An educator at a national forest in Oregon said:
I feel like we’re being attacked. There have always been people who are anti-government, but now I feel like people see all government employees as villains. I really cared about the work I did, and I didn’t go into this because I wanted to make six figures. The forest or park services have always been very bipartisan, and it’s not something you can easily throw away.
You can read the full piece here:
The press conference hasn’t started yet but in a blow for Mike Johnson and in an update from his previous comments which we reported earlier, Warren Davidson has told The Hill he will not support the House GOP’s budget resolution.
The Representative from Ohio said he wants leadership to “communicate a binding plan for discretionary spending ahead of March 14,” which is the government funding deadline.
Johnson can only afford to lose one vote on the budget resolution, if both sides are in full attendance.
House Republican leaders are about to hold a press conference following a closed-door meeting ahead of today’s key vote on the budget resolution. You can watch the press conference live here. I’ll be bringing you the main takeaways.
Doge will use AI to assess responses of federal workers who were told to justify their jobs via email
Responses to the Elon Musk-directed email to government employees about what work they had accomplished in the last week will reportedly be fed into an artificial intelligence system to determine whether their jobs are necessary, three sources with knowledge of the system have told NBC News.
The information will go into an LLM (Large Language Model), an advanced AI system that looks at huge amounts of text data to understand, generate and process human language, the sources said. The AI system will determine whether someone’s work is mission-critical or not.
Musk’s threats that federal employees could be fired if they failed to reply to the email caused mass confusion on Monday, as workers struggled with how – or whether – to respond. Several government agencies, including the FBI Pentagon, and state department, told their employees not to respond.
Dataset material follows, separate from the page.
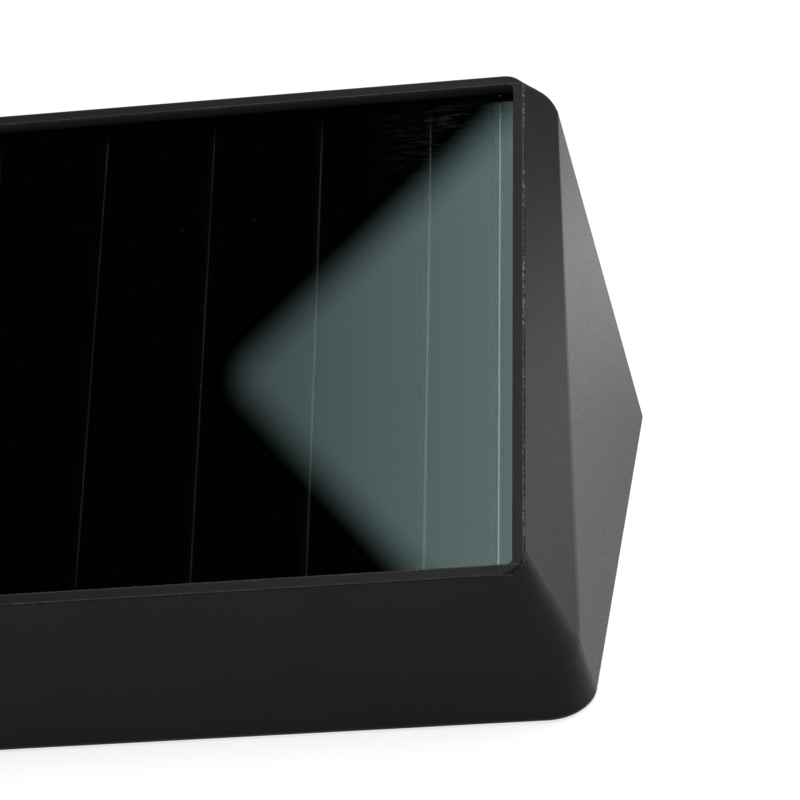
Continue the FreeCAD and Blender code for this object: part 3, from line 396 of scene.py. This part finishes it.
for finish_name, finish_colour, finish_rough, finish_metallic, owners in PLAIN_FINISHES:
    assign(plain(finish_name, finish_colour, finish_rough, finish_metallic), *owners)


# ---------------------------------------------------------------- lens
def frosted_lens():
    """Frosted plastic that lets some light through."""
    made, tree = material("frosted_lens")
    frost = tree.noise(7000.0, 2.0, 0.6)
    cloud = tree.spread(tree.noise(120.0, 2.0), 0.3, 0.7)
    colour = tree.mix(cloud, colour_of(0.80, 0.81, 0.81), colour_of(0.87, 0.88, 0.88))
    shader = principled(tree, colour, tree.spread(frost, 0.3, 0.7, 0.42, 0.58),
                        tree.bump(frost, FINE_DEPTH, 0.5))
    shader.inputs["Transmission Weight"].default_value = 0.35
    shader.inputs["IOR"].default_value = 1.58
    tree.surface(shader)
    return made


assign(frosted_lens(), "diffuser")

# ---------------------------------------------------------------- solar panel
GLASS_CLEAR = colour_of(0.9, 0.93, 0.93)
GLASS_BLACK = colour_of(0.012, 0.012, 0.014)
GLASS_GLOSS = colour_of(0.68, 1.0, 0.985)
HAZE_COLOUR = colour_of(0.55, 0.6, 0.6)
BORDER_COLOUR = colour_of(0.10, 0.10, 0.09)
LAST_LINE_COLOUR = colour_of(0.45, 0.5, 0.46)
STREAK_AMOUNT = 0.032
SPECK_AMOUNT = 0.03


def backing_material():
    """The glazed back of the cells, a pale line where the film is scribed away, palest at the ends."""
    made, tree = material("backing_brown")
    tone = tree.spread(tree.noise(60.0, 3.0), 0.3, 0.7)
    colour = tree.mix(tone, colour_of(0.05, 0.038, 0.027), colour_of(0.07, 0.053, 0.038))
    last_line = tree.spread(tree.side(), GLASS_HALF - 2.1 * MM, GLASS_HALF - 2.0 * MM)
    colour = tree.mix(last_line, colour, LAST_LINE_COLOUR)
    shader = principled(tree, colour, tree.spread(tone, 0.0, 1.0, 0.05, 0.09))
    shader.inputs["Specular IOR Level"].default_value = 1.0
    tree.surface(shader)
    return made


def film_material():
    """The dark thin film, faintly cloudy, with a thin border line along its front and rear."""
    made, tree = material("thin_film")
    cloud = tree.spread(tree.noise(90.0, 2.0), 0.35, 0.65)
    colour = tree.mix(cloud, colour_of(0.0004, 0.0005, 0.0008), colour_of(0.0012, 0.0010, 0.0014))
    up = tree.up()
    reach = RIM_WIDTH / 2.0 - BORDER_LINE
    within, inner = (tree.band(up, -RIM_WIDTH / 2.0, reach + shift, 0.02 * MM)
                     for shift in (BORDER_LINE_WIDTH / 2.0, -BORDER_LINE_WIDTH / 2.0))
    border = tree.math("SUBTRACT", within, inner, clamp=True)
    near_end = tree.spread(tree.side(), GLASS_HALF - 14.0 * MM, GLASS_HALF - 2.0 * MM, 0.12, 0.7)
    colour = tree.mix(tree.times(border, near_end), colour, BORDER_COLOUR)
    shader = principled(tree, colour, tree.spread(cloud, 0.0, 1.0, 0.25, 0.4))
    shader.inputs["Specular IOR Level"].default_value = 0.02
    tree.surface(shader)
    return made


def wiping_streaks(tree, up):
    """Short faint streaks along the panel's length, near the rear of its right end."""
    right = tree.axes()["X"]
    near_end = tree.times(tree.spread(right, GLASS_HALF - 13.0 * MM, GLASS_HALF - 7.0 * MM),
                          tree.spread(right, GLASS_HALF - 2.0 * MM, GLASS_HALF - 0.5 * MM, 1.0, 0.3))
    near_rear = tree.times(tree.spread(up, -14.0 * MM, -5.0 * MM),
                           tree.spread(up, -3.2 * MM, -1.5 * MM, 1.0, 0.3))
    stretched = tree.add("ShaderNodeCombineXYZ", {"X": tree.times(right, 420.0),
                                                  "Y": tree.times(up, 3200.0)})
    lines = tree.spread(tree.noise(1.0, 3.0, 0.65, stretched.outputs[0]), 0.5, 0.66)
    return tree.times(near_end, near_rear, lines)


def glass_material():
    """The cover glass: clear over the scribe lines, black where only the film lies under it."""
    made, tree = material("panel_glass")
    side = tree.side()
    up = tree.up()
    to_line = tree.math("PINGPONG", side, CELL_PITCH / 2.0)
    to_last = tree.math("ABSOLUTE", tree.math("SUBTRACT", side, GLASS_HALF - EDGE_STRIP))
    over_line = tree.spread(tree.math("MINIMUM", to_line, to_last), 0.35 * MM, 0.5 * MM, 1.0, 0.0)
    over_border = tree.band(up, -BORDER_LINE, 0.25 * MM, 0.15 * MM)
    seen = tree.mix(tree.most(over_line, over_border), GLASS_BLACK, GLASS_CLEAR)
    clear = tree.add("ShaderNodeBsdfTransparent", {"Color": seen})
    gloss = tree.add("ShaderNodeBsdfGlossy", {"Color": GLASS_GLOSS, "Roughness": 0.0})
    fresnel = tree.add("ShaderNodeFresnel", {"IOR": 1.5})
    front_face = tree.spread(tree.level(), -PANEL_RECESS - 0.3 * MM, -PANEL_RECESS - 0.1 * MM)
    glazed = tree.blend(tree.times(fresnel.outputs[0], front_face), clear, gloss)

    streaks = tree.times(wiping_streaks(tree, up), STREAK_AMOUNT)
    specks = tree.times(tree.spread(tree.noise(1500.0, 1.0, 0.5), 0.79, 0.82), SPECK_AMOUNT)
    residue = tree.times(tree.math("ADD", streaks, specks), front_face)
    haze = tree.add("ShaderNodeBsdfDiffuse", {"Color": HAZE_COLOUR})
    tree.surface(tree.blend(residue, glazed, haze))
    return made


assign(backing_material(), "cell_backing")
assign(film_material(), "solar_cells")
assign(glass_material(), "solar_glass")


# ---------------------------------------------------------------- return spring
def return_spring():
    """The button's return spring, a copy of the CAD spring in the CAD spring's place, on the lamp's body.
    """
    coil = bpy.data.objects.new("button_return_spring", nodes["switch_spring"].data.copy())
    scene.collection.objects.link(coil)
    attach(coil, "lamp")
    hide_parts("switch_spring")
    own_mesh(coil)


return_spring()

# ---------------------------------------------------------------- studio
# The floor, with an opening a little smaller than the base, through which the underside shows
FLOOR_REACH = 3.0
FLOOR_GAP = 0.02 * MM
OPENING_INSET = 1.5 * MM
OPENING_REAR_HALF = HALF_LENGTH - OPENING_INSET
OPENING_FRONT_HALF = OPENING_REAR_HALF - 2.8 * MM
FLOOR_GLOW = 0.78

# What the housing mirrors of the floor: brighter at first with distance, then nothing
POOL_NEAR = 0.72
POOL_FAR = 1.75
POOL_RISE = 0.045
POOL_FADE = (0.04, 0.13)

# A square lamp overhead. One corner of it is mirrored in the panel, and it is dimmer towards that.
SOFTBOX_RADIANCE = 3.75
SOFTBOX_HEIGHT = 0.60
SOFTBOX_SIDE = 0.50
SOFTBOX_CORNER = (-0.0922, 0.0197)
SOFTBOX_TURN = math.radians(-5.1)
SOFTBOX_EDGE = 0.0145
CORNER_DIMMING = 0.42
CORNER_REACH = 0.083


def staged(name, points, faces, finish):
    """A sheet of the studio, which isn't part of the object."""
    mesh = bpy.data.meshes.new(name)
    mesh.from_pydata(points, [], faces)
    mesh.materials.append(finish)
    piece = bpy.data.objects.new(name, mesh)
    scene.collection.objects.link(piece)
    return piece


def floor_material():
    """White to the camera, grey as a lit surface, and a fading pool of light to what mirrors it."""
    made, tree = material("floor_white")
    axes = tree.axes()
    beside = tree.beyond(axes["X"], HALF_LENGTH)
    before = tree.beyond(tree.math("ADD", axes["Y"], HALF_DEPTH), HALF_DEPTH)
    away = tree.distance(beside, before)
    pool = tree.times(tree.spread(away, 0.0, POOL_RISE, POOL_NEAR, POOL_FAR),
                      tree.spread(away, *POOL_FADE, 1.0, 0.0))
    path = tree.add("ShaderNodeLightPath").outputs
    white = tree.math("ADD", path["Is Camera Ray"], path["Is Transmission Ray"], clamp=True)
    strength = tree.most(tree.times(white, FLOOR_GLOW), tree.times(path["Is Glossy Ray"], pool))
    glow = tree.add("ShaderNodeEmission", {"Color": grey(1.0), "Strength": strength})
    diffuse = tree.add("ShaderNodeBsdfDiffuse", {"Color": grey(0.5)})
    total = tree.add("ShaderNodeAddShader")
    tree.put(total.inputs[0], diffuse)
    tree.put(total.inputs[1], glow)
    tree.surface(total)
    return made


def floor():
    """A white floor at the base that keeps the object's shadow, open where the base covers it."""
    outside = [(-FLOOR_REACH, -FLOOR_REACH), (FLOOR_REACH, -FLOOR_REACH),
               (FLOOR_REACH, FLOOR_REACH), (-FLOOR_REACH, FLOOR_REACH)]
    front = -2.0 * HALF_DEPTH + OPENING_INSET
    rear = -OPENING_INSET
    opening = [(-OPENING_FRONT_HALF, front), (OPENING_FRONT_HALF, front),
               (OPENING_REAR_HALF, rear), (-OPENING_REAR_HALF, rear)]
    points = [(x, y, BASE_HEIGHT - FLOOR_GAP) for x, y in outside + opening]
    faces = [(corner, (corner + 1) % 4, (corner + 1) % 4 + 4, corner + 4) for corner in range(4)]
    staged("floor", points, faces, floor_material())


def world():
    """Dark overhead, pale towards the horizon and pale below the floor."""
    made = bpy.data.worlds.new("studio")
    scene.world = made
    tree = Tree(made)
    direction = tree.add("ShaderNodeTexCoord").outputs["Generated"]
    height = tree.add("ShaderNodeSeparateXYZ", {"Vector": direction}).outputs["Z"]
    overhead = tree.spread(height, 0.0, 0.4, 0.06, 0.012)
    below = tree.spread(height, -0.35, -0.15, 0.7, 0.0)
    strength = tree.math("ADD", overhead, below)
    background = tree.add("ShaderNodeBackground", {"Color": grey(1.0), "Strength": strength})
    out = tree.add("ShaderNodeOutputWorld")
    tree.tree.links.new(background.outputs[0], out.inputs["Surface"])


def softbox_material(reach, half):
    """Even light with soft edges, dimmer towards the mirrored corner."""
    made, tree = material("softbox_cloth")
    axes = tree.axes()
    full = half - SOFTBOX_EDGE
    away = tree.distance(tree.beyond(axes["X"], full), tree.beyond(axes["Y"], full))
    fall = tree.spread(away, 0.0, SOFTBOX_EDGE, SOFTBOX_RADIANCE, 0.0, "SMOOTHSTEP")
    diagonal = tree.times(tree.math("SUBTRACT", axes["X"], axes["Y"]), math.sqrt(0.5))
    ramp = tree.spread(diagonal, -reach, -reach + CORNER_REACH, CORNER_DIMMING, 1.0)
    strength = tree.times(fall, ramp)
    tree.surface(tree.add("ShaderNodeEmission", {"Color": grey(1.0), "Strength": strength}))
    return made


def softbox():
    """The lamp's lit face, unseen by the camera."""
    reach = SOFTBOX_SIDE / math.sqrt(2.0)
    half = (SOFTBOX_SIDE + SOFTBOX_EDGE) / 2.0
    points = [(-half, -half, 0.0), (-half, half, 0.0), (half, half, 0.0), (half, -half, 0.0)]
    lamp = staged("softbox", points, [(0, 1, 2, 3)], softbox_material(reach, half))
    lamp.location = (SOFTBOX_CORNER[0] + reach * math.cos(SOFTBOX_TURN),
                     SOFTBOX_CORNER[1] + reach * math.sin(SOFTBOX_TURN), SOFTBOX_HEIGHT)
    lamp.rotation_euler = (0.0, 0.0, SOFTBOX_TURN + math.pi / 4.0)
    lamp.visible_camera = False


floor()
world()
softbox()

scene.view_settings.view_transform = "Standard"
Musk repeated the threat on Monday evening, writing on X, which he owns: “Subject to the discretion of the President, they will be given another chance. Failure to respond a second time will result in termination.”
Three House Republicans signal opposition to GOP budget plan ahead of vote
As of this morning, three House Republicans, have signaled their opposition to the budget resolution. The Republican majority is so narrow that should they vote against, and should all Democrats be present and also vote against, Mike Johnson’s budget plan is doomed.
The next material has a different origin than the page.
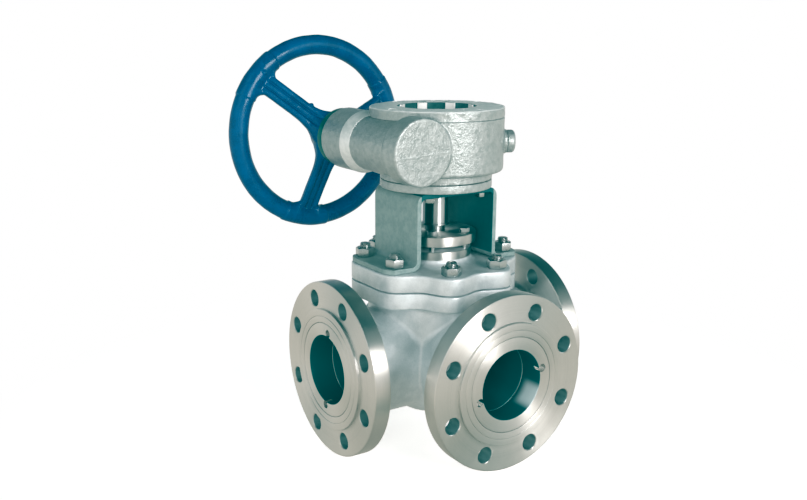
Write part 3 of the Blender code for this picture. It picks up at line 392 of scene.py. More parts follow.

Victoria Spartz, Tim Burchett and Thomas Massie have said they are opposed as they want deeper spending cuts, but still plan to speak to GOP leadership ahead of the vote. Massie wrote on X on Monday:
If the Republican budget passes, the deficit gets worse, not better.
Others like Warren Davidson have said they want answers about a government funding deal before they can vote for the budget resolution. Davidson posted on X on Monday:
Let’s be clear. There is no path to pass the @HouseGOP budget plan until it includes the plan for ALL spending. The current plan skips 3/14 altogether. Until that is addressed, there is no viable path to pass the budget resolution.
Jeff Van Drew, a Trump loyalist, told Time Magazine he’s prepared to vote against the budget resolution as the proposed cuts to Medicaid are too extreme. He said he called the president to express his opposition to the plan.
I told him I very well may not vote for this, and I’m certainly waiting until the last minute to see if some changes can be made, because I’m very unhappy.
Van Drew added that they’re “aligned” on not wanting to cut people’s access to health care, but the New Jersey Republican also said Trump didn’t ask him to support the budget resolution.
Other centrist Republicans remain undecided.